▶ _Short problem_
Reproduce exactly, and only, the lines running from the start of the entries below to the line containing "const RING_SADDLE = -2.5;".

▶ _Task data_
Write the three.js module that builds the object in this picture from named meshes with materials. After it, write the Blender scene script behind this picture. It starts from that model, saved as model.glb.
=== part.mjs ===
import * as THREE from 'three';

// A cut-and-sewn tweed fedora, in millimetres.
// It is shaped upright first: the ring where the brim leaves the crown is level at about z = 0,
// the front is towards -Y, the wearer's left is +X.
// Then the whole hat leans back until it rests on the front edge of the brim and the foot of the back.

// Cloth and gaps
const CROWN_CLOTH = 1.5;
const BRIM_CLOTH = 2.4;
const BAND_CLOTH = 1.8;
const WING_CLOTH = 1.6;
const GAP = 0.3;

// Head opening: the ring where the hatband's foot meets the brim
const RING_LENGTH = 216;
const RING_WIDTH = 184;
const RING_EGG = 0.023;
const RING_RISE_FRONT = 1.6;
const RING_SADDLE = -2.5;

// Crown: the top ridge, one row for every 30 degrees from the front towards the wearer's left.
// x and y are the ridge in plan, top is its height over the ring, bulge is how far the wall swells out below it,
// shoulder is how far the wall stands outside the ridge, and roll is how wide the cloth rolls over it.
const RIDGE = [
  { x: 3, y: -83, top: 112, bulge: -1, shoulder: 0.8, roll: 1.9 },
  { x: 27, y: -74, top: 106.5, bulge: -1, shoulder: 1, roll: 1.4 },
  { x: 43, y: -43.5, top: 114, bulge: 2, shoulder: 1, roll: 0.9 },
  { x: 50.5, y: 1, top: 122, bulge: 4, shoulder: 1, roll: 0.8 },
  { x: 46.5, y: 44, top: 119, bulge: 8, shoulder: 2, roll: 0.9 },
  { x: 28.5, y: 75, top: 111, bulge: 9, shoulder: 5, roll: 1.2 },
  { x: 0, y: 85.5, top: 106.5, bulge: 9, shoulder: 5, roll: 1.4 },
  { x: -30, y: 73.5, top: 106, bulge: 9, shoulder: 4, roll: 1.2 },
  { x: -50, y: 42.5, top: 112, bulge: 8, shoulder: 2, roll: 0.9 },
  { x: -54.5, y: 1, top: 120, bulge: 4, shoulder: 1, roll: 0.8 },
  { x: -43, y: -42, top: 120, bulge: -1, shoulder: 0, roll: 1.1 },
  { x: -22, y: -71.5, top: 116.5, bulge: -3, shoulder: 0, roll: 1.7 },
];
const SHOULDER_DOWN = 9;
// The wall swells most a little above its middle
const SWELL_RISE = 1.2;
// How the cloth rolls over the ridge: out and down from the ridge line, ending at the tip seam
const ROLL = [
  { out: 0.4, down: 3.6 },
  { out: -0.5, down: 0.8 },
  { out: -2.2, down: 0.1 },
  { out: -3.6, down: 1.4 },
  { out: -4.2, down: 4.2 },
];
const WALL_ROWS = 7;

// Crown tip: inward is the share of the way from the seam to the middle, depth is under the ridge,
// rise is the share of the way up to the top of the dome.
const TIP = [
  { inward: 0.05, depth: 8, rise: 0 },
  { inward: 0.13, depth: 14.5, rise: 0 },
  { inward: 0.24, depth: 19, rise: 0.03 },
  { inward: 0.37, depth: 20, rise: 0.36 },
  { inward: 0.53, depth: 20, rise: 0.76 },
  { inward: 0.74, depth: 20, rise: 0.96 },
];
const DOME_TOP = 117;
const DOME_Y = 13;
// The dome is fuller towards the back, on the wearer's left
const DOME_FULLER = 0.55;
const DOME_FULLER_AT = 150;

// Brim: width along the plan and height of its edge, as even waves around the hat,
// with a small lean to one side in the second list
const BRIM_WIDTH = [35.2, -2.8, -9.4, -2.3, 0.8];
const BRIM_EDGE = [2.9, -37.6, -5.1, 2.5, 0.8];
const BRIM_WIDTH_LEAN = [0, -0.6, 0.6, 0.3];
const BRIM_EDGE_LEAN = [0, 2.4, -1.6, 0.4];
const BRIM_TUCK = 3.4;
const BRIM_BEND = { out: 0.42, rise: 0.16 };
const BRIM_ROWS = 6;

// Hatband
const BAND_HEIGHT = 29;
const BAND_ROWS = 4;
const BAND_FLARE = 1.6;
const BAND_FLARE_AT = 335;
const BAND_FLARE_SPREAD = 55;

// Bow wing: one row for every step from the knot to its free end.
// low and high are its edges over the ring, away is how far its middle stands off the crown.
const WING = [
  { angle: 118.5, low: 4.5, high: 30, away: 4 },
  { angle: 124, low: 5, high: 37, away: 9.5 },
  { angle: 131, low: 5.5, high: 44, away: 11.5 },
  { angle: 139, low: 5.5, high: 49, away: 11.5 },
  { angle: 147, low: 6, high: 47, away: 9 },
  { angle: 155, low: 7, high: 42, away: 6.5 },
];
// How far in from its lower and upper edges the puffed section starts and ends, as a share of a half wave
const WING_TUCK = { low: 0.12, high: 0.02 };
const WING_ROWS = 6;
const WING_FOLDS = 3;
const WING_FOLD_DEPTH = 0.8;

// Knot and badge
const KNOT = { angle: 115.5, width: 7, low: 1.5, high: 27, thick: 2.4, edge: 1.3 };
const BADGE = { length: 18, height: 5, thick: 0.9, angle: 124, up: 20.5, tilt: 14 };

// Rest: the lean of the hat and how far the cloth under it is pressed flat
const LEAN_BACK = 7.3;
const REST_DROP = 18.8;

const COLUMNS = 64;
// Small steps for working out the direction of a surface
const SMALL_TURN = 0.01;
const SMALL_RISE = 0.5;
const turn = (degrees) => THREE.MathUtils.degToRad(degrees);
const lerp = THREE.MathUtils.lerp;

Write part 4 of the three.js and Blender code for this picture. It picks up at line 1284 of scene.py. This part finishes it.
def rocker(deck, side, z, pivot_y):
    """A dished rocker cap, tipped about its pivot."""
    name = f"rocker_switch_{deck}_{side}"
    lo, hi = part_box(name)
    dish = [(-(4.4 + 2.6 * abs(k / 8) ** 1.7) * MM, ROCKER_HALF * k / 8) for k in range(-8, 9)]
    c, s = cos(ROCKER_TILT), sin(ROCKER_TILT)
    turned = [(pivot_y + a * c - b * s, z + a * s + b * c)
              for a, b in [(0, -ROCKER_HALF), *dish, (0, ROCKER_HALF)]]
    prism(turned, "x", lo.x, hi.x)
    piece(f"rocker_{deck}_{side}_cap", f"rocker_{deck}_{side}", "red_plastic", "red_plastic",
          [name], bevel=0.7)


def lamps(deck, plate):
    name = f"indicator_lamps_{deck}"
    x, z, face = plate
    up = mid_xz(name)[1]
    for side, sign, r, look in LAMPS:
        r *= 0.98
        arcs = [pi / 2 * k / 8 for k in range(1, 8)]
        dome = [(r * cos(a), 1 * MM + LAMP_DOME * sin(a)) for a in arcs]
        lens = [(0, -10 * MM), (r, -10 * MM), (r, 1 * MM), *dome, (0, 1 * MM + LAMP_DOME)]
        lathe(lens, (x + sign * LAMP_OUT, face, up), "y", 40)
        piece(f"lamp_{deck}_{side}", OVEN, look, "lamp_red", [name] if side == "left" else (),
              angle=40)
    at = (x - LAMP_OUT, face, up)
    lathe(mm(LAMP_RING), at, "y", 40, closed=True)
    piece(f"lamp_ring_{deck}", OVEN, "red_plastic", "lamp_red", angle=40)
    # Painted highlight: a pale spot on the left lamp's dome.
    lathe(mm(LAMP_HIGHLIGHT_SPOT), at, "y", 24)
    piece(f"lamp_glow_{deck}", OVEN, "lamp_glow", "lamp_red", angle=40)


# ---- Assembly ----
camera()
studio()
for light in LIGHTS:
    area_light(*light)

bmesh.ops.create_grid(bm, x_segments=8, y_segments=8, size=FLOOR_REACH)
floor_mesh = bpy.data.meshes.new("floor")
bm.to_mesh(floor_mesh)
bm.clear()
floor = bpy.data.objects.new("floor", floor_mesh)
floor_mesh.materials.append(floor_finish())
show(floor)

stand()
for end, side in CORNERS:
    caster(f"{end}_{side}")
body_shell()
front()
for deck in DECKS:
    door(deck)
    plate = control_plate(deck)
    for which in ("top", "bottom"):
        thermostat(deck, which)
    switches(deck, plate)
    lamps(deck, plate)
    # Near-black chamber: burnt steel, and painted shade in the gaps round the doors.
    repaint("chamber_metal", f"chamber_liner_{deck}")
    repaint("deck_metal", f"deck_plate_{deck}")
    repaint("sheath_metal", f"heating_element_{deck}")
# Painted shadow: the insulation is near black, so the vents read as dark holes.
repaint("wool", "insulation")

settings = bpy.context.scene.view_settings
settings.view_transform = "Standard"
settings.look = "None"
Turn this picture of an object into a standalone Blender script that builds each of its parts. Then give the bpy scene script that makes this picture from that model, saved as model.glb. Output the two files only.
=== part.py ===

▶ _The result_
Write the three.js module that builds the object in this picture from named meshes with materials. After it, write the Blender scene script behind this picture. It starts from that model, saved as model.glb.
=== part.mjs ===
import * as THREE from 'three';

// A cut-and-sewn tweed fedora, in millimetres.
// It is shaped upright first: the ring where the brim leaves the crown is level at about z = 0,
// the front is towards -Y, the wearer's left is +X.
// Then the whole hat leans back until it rests on the front edge of the brim and the foot of the back.

// Cloth and gaps
const CROWN_CLOTH = 1.5;
const BRIM_CLOTH = 2.4;
const BAND_CLOTH = 1.8;
const WING_CLOTH = 1.6;
const GAP = 0.3;

// Head opening: the ring where the hatband's foot meets the brim
const RING_LENGTH = 216;
const RING_WIDTH = 184;
const RING_EGG = 0.023;
const RING_RISE_FRONT = 1.6;
const RING_SADDLE = -2.5;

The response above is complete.